__Short exercise__. Scan the records below. List lines holding "this".

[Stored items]
···
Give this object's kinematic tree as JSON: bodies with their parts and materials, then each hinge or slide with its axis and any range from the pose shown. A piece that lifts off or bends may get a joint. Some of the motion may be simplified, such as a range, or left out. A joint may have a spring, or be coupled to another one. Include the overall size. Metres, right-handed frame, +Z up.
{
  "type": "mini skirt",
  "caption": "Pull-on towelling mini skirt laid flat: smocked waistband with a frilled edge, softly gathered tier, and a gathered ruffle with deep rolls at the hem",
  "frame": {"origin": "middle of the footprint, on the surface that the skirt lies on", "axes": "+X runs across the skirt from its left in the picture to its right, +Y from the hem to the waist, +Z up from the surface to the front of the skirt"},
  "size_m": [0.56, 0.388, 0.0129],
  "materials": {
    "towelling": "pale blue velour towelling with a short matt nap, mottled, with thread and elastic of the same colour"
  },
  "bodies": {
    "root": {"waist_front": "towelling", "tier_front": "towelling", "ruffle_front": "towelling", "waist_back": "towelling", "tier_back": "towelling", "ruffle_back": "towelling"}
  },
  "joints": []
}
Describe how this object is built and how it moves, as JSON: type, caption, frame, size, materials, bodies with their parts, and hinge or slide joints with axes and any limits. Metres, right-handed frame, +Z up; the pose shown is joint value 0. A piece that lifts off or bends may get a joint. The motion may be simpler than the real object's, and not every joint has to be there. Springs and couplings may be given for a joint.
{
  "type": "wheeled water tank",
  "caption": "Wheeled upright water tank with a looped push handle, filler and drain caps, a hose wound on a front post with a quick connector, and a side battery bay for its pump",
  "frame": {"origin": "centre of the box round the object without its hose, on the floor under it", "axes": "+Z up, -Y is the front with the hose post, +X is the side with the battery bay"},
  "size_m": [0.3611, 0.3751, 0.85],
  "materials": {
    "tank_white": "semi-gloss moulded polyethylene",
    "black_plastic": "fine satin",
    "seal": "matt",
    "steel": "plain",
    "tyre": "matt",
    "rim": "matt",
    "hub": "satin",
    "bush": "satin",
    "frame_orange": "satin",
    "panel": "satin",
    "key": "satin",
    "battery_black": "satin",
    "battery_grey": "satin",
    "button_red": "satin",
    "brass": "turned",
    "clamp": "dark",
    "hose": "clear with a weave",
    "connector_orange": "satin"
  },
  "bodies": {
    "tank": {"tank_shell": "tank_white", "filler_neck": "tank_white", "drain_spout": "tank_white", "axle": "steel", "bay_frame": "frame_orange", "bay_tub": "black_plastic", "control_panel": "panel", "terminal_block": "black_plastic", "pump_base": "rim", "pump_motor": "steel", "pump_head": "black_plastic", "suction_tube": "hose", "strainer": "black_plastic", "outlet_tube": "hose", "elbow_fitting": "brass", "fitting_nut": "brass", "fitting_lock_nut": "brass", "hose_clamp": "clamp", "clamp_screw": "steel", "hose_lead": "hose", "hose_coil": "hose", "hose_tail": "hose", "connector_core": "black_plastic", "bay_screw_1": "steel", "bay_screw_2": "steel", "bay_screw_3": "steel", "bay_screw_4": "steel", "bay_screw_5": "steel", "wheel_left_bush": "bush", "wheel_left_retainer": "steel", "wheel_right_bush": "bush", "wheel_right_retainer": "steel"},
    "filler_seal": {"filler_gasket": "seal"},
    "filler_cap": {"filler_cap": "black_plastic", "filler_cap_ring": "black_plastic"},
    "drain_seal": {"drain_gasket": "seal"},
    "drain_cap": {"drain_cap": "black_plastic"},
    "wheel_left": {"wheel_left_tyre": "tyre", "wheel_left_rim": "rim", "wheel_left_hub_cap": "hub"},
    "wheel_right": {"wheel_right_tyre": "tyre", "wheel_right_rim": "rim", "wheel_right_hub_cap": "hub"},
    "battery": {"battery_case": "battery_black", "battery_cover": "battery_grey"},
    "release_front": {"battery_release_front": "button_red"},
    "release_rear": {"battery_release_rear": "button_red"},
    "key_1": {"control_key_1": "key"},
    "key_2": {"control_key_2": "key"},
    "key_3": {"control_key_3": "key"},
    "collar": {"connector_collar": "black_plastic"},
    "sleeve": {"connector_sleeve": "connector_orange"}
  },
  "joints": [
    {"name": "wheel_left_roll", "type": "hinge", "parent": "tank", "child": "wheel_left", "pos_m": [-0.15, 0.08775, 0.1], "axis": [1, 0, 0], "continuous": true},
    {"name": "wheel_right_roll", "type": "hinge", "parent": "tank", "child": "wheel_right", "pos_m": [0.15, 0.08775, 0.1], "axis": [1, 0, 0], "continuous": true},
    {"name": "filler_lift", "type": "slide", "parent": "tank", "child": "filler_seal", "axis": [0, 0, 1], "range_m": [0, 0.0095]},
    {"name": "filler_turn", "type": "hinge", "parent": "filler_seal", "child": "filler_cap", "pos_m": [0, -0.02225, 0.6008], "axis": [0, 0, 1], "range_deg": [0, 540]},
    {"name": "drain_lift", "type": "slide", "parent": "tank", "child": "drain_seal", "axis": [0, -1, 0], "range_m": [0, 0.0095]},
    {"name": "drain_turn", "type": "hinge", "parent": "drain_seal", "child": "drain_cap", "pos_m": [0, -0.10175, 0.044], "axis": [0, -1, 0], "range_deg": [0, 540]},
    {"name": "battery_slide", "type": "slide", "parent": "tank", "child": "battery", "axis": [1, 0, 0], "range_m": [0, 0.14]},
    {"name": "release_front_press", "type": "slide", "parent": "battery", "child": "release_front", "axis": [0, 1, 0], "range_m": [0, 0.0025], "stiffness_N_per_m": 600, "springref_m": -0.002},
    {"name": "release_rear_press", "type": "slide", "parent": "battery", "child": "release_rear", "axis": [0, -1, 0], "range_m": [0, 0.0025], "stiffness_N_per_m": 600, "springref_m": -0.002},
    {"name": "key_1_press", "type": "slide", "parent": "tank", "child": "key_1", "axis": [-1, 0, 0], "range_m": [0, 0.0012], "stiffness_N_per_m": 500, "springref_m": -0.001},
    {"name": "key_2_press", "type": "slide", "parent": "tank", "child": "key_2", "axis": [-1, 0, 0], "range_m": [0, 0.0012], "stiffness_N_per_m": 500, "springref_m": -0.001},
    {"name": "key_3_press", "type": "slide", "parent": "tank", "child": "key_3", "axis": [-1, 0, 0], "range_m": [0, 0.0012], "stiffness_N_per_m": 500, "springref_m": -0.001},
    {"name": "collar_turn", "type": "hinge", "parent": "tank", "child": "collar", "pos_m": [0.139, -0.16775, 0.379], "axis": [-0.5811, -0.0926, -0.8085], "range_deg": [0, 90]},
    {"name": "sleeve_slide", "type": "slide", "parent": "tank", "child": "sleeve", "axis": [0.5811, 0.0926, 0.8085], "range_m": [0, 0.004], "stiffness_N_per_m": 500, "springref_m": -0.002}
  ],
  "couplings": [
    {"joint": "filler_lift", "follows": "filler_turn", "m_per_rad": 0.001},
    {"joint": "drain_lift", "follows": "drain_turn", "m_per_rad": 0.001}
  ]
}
···
__Expected answer__.
Give this object's kinematic tree as JSON: bodies with their parts and materials, then each hinge or slide with its axis and any range from the pose shown. A piece that lifts off or bends may get a joint. Some of the motion may be simplified, such as a range, or left out. A joint may have a spring, or be coupled to another one. Include the overall size. Metres, right-handed frame, +Z up.
Describe how this object is built and how it moves, as JSON: type, caption, frame, size, materials, bodies with their parts, and hinge or slide joints with axes and any limits. Metres, right-handed frame, +Z up; the pose shown is joint value 0. A piece that lifts off or bends may get a joint. The motion may be simpler than the real object's, and not every joint has to be there. Springs and couplings may be given for a joint.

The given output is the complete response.